• EXERCISE AIM: Produce word for word the lines of the data below running from the one that has "obj.matrix_parent_inverse = Matrix.Identity(4)" to the one that has "nipple_s = 13.5", inclusive, and no others.
****************
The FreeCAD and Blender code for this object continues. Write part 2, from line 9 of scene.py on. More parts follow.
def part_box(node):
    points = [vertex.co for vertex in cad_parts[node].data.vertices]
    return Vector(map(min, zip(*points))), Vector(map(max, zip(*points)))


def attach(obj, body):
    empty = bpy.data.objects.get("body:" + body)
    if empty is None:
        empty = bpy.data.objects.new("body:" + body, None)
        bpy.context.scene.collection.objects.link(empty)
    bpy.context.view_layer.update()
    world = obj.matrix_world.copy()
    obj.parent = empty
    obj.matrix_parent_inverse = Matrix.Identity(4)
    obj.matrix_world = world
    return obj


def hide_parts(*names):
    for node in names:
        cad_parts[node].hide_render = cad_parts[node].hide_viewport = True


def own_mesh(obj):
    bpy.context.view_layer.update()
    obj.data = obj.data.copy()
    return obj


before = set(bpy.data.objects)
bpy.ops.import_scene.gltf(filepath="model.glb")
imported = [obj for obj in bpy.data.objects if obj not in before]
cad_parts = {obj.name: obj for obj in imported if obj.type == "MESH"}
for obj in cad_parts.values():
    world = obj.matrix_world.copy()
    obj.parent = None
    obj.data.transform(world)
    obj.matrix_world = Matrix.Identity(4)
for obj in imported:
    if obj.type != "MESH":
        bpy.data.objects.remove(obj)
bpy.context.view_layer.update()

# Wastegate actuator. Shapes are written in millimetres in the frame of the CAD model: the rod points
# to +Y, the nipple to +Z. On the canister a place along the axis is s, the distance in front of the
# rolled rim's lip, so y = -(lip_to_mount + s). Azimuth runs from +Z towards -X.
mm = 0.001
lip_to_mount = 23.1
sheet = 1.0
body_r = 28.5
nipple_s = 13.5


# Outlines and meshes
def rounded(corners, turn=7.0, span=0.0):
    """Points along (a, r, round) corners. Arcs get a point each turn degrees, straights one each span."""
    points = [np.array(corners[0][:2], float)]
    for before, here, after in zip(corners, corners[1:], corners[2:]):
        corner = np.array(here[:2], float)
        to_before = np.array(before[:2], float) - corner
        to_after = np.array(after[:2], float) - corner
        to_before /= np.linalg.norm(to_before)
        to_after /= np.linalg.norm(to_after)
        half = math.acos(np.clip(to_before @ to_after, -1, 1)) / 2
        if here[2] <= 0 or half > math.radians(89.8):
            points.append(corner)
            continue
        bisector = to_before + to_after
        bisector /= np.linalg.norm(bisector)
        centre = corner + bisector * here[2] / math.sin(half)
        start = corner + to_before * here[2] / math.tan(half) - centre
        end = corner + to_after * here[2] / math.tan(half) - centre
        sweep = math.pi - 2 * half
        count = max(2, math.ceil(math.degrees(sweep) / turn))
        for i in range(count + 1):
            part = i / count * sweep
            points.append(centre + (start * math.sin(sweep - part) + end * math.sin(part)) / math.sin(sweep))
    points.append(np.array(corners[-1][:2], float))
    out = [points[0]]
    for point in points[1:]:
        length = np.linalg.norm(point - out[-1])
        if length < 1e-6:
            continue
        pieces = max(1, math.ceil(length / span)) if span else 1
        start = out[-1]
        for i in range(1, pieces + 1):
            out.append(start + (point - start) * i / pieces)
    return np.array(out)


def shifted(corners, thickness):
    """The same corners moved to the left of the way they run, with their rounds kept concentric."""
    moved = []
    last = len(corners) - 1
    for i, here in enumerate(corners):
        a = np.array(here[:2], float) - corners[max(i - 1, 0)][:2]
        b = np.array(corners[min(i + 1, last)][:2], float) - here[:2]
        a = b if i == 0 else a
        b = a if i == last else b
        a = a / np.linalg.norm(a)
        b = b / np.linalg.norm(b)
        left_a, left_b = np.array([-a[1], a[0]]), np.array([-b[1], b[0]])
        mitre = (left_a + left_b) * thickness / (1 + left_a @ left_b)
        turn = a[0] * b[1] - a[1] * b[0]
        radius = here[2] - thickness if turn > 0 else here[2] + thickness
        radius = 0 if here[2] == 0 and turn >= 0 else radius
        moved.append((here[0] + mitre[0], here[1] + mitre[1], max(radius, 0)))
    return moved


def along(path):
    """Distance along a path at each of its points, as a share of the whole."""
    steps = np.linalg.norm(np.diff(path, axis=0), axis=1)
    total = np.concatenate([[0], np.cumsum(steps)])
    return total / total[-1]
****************
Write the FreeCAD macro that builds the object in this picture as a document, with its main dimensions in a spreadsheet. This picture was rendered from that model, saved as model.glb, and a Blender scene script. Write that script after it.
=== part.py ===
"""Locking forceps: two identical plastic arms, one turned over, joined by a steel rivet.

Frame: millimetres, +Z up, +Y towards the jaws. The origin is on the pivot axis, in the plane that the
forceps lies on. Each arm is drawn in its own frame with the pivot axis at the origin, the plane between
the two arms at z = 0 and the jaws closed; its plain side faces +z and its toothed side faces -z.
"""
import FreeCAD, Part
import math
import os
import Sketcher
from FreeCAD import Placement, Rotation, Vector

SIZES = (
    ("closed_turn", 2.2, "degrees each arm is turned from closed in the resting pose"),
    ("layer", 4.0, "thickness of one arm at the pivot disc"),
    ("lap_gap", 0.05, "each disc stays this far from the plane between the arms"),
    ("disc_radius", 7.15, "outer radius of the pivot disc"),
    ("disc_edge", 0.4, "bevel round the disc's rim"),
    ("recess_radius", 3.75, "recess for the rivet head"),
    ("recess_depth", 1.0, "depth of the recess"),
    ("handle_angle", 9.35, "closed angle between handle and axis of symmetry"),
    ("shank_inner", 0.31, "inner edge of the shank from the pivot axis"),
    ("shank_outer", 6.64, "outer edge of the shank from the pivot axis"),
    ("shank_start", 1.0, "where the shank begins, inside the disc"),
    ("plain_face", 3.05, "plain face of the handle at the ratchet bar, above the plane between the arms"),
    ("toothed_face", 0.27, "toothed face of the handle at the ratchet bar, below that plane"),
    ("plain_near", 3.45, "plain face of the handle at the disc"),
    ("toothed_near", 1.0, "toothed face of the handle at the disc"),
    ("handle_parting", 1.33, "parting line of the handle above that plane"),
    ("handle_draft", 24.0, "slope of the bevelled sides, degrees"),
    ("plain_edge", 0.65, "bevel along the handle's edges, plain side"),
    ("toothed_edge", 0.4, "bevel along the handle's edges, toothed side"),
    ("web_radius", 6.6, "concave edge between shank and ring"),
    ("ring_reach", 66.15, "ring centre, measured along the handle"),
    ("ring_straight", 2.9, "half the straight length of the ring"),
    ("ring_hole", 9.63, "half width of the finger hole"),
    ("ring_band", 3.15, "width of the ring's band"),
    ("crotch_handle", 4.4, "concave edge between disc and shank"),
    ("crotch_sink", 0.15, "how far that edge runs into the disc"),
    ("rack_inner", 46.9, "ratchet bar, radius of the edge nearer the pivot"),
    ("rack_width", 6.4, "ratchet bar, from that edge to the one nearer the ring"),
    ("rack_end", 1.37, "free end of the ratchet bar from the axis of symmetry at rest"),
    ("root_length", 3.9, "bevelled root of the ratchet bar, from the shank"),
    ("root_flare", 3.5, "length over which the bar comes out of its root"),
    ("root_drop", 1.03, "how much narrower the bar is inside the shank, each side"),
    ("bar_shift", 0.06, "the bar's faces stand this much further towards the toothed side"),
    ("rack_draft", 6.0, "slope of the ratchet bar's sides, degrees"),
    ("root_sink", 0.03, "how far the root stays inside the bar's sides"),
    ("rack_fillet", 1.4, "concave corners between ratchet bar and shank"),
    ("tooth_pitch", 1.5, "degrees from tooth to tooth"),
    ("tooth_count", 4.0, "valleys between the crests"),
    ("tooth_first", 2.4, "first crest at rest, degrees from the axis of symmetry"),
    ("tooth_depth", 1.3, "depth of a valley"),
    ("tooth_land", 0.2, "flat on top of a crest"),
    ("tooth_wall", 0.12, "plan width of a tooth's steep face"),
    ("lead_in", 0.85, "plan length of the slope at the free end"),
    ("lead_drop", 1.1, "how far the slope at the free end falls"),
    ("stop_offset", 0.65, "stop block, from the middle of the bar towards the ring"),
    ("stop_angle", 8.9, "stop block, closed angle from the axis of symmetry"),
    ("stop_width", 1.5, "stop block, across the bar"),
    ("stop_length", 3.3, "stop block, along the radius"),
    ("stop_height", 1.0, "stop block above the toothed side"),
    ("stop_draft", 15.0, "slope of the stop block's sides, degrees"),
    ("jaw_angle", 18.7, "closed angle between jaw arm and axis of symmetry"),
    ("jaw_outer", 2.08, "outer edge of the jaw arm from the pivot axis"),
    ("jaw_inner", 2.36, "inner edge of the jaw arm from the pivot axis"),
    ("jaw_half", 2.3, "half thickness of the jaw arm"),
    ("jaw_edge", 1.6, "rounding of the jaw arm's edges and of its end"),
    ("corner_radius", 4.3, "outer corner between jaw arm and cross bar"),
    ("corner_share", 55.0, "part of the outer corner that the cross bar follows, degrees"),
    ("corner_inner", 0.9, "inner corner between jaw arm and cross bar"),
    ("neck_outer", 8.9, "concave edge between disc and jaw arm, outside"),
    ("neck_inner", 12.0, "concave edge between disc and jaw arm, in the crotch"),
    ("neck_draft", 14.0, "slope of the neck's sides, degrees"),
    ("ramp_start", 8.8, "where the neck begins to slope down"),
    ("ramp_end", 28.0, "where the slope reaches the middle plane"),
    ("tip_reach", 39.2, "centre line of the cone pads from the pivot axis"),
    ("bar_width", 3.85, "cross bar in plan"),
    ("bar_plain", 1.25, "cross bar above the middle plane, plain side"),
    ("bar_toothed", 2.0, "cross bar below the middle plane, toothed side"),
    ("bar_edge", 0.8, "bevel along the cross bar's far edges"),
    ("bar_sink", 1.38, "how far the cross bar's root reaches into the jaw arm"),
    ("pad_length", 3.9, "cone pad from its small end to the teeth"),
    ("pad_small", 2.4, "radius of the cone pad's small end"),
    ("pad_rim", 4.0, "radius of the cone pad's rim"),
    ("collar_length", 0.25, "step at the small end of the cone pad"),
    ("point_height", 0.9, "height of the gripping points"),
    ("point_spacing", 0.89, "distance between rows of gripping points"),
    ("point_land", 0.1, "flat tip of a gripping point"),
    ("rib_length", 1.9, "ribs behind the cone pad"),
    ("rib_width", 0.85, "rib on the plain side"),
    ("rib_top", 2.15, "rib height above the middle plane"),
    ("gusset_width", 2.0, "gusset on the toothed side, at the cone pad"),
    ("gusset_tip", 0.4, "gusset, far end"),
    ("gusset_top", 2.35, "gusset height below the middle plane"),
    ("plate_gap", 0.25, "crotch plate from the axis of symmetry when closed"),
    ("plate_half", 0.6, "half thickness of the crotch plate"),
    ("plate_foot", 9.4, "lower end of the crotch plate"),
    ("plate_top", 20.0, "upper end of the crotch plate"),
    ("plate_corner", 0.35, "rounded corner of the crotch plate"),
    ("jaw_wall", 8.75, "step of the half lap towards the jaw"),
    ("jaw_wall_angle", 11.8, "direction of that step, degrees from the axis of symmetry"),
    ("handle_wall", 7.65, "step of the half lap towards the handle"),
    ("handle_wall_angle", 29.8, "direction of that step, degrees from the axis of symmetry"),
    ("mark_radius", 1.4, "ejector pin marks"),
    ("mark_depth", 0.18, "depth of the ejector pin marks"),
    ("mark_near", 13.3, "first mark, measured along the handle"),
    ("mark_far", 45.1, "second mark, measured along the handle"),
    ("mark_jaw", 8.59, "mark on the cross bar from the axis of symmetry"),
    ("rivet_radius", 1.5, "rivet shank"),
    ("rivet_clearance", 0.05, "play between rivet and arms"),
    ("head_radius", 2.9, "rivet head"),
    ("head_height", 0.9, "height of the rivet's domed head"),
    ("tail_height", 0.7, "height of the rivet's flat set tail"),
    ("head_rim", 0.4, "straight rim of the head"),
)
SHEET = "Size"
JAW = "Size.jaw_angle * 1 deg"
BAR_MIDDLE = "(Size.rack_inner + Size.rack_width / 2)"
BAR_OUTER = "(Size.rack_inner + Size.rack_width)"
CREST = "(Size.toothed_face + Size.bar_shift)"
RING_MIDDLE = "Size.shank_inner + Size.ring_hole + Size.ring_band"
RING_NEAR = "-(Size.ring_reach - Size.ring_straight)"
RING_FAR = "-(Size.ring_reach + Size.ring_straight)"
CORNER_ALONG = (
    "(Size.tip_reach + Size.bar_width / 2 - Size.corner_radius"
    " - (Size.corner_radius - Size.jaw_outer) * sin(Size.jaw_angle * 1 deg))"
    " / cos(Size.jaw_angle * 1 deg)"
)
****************
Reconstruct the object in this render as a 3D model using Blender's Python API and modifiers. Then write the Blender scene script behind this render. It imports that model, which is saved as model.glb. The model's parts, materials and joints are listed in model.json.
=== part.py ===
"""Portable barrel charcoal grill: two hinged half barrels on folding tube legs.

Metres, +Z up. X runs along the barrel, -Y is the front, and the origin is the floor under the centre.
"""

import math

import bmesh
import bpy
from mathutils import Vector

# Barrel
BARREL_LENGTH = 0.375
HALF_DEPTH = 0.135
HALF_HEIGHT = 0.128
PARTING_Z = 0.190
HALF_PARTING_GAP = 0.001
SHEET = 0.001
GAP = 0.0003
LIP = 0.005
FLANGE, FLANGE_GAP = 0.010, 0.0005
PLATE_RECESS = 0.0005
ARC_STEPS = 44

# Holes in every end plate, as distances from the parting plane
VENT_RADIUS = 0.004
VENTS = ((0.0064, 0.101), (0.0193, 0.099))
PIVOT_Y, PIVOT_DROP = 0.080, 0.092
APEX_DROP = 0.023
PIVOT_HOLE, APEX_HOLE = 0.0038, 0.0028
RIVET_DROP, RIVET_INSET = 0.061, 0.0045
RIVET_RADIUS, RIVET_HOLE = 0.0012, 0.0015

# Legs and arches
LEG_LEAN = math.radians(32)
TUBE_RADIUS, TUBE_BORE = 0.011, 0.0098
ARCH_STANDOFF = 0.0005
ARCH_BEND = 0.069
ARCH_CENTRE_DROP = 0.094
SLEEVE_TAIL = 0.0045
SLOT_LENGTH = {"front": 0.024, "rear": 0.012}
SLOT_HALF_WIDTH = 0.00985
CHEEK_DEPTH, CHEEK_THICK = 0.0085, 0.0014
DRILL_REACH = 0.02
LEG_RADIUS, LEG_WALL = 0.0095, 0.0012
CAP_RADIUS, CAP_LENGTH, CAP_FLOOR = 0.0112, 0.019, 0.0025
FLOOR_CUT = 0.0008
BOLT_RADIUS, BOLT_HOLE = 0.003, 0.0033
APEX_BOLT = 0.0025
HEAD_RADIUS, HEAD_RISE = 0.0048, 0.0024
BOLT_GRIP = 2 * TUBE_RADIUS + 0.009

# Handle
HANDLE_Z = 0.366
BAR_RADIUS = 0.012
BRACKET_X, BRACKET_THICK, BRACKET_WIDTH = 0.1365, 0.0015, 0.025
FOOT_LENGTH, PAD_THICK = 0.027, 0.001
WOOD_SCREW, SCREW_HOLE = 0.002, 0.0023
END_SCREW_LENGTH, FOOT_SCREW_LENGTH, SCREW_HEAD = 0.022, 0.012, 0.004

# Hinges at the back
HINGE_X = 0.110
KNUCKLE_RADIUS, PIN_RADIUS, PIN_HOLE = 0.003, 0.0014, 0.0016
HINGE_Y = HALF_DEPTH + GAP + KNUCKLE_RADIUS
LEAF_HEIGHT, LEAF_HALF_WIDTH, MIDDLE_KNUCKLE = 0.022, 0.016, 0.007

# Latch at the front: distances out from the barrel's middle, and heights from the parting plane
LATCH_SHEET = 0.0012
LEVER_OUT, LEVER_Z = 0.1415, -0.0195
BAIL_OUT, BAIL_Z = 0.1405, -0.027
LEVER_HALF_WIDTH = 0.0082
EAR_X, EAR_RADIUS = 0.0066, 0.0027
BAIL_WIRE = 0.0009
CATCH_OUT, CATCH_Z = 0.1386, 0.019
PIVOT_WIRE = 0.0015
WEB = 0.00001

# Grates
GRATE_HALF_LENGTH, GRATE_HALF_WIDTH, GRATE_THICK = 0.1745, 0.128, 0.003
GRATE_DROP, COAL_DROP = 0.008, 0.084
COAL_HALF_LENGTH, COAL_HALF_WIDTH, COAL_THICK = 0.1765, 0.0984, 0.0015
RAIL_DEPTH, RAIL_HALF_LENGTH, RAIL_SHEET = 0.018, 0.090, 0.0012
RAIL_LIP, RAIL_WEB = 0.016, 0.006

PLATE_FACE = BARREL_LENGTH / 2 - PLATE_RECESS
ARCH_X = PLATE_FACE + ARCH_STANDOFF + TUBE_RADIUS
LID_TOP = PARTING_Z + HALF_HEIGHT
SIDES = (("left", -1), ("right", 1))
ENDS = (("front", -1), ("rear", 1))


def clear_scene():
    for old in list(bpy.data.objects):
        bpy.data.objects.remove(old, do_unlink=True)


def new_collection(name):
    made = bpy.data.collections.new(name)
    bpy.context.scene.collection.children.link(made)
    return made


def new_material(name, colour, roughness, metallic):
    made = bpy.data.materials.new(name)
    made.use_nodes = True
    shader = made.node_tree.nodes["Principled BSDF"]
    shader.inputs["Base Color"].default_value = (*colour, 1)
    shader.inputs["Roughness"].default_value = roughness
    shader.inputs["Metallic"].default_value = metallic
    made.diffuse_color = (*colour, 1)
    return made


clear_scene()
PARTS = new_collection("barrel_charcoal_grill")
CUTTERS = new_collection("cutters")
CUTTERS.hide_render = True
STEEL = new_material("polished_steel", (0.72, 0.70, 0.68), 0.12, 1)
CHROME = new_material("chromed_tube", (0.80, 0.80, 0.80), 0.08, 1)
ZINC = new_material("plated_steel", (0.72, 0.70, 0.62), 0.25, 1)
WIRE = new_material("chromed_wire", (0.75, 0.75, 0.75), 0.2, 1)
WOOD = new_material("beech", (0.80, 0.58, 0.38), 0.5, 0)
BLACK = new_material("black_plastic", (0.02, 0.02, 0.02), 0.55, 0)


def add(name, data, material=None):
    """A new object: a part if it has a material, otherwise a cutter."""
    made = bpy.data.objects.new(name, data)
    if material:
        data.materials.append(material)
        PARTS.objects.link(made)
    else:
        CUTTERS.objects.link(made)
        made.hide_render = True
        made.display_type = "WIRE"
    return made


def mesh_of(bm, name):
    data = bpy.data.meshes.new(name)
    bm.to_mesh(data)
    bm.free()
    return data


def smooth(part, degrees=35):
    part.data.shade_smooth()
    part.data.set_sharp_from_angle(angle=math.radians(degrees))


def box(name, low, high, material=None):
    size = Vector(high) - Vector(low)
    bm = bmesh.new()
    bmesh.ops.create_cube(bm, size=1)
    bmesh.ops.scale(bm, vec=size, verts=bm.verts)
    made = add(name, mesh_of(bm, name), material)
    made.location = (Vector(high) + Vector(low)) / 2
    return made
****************
• RESULT OF THIS TASK:
    obj.matrix_parent_inverse = Matrix.Identity(4)
    obj.matrix_world = world
    return obj


def hide_parts(*names):
    for node in names:
        cad_parts[node].hide_render = cad_parts[node].hide_viewport = True


def own_mesh(obj):
    bpy.context.view_layer.update()
    obj.data = obj.data.copy()
    return obj


before = set(bpy.data.objects)
bpy.ops.import_scene.gltf(filepath="model.glb")
imported = [obj for obj in bpy.data.objects if obj not in before]
cad_parts = {obj.name: obj for obj in imported if obj.type == "MESH"}
for obj in cad_parts.values():
    world = obj.matrix_world.copy()
    obj.parent = None
    obj.data.transform(world)
    obj.matrix_world = Matrix.Identity(4)
for obj in imported:
    if obj.type != "MESH":
        bpy.data.objects.remove(obj)
bpy.context.view_layer.update()

# Wastegate actuator. Shapes are written in millimetres in the frame of the CAD model: the rod points
# to +Y, the nipple to +Z. On the canister a place along the axis is s, the distance in front of the
# rolled rim's lip, so y = -(lip_to_mount + s). Azimuth runs from +Z towards -X.
mm = 0.001
lip_to_mount = 23.1
sheet = 1.0
body_r = 28.5
nipple_s = 13.5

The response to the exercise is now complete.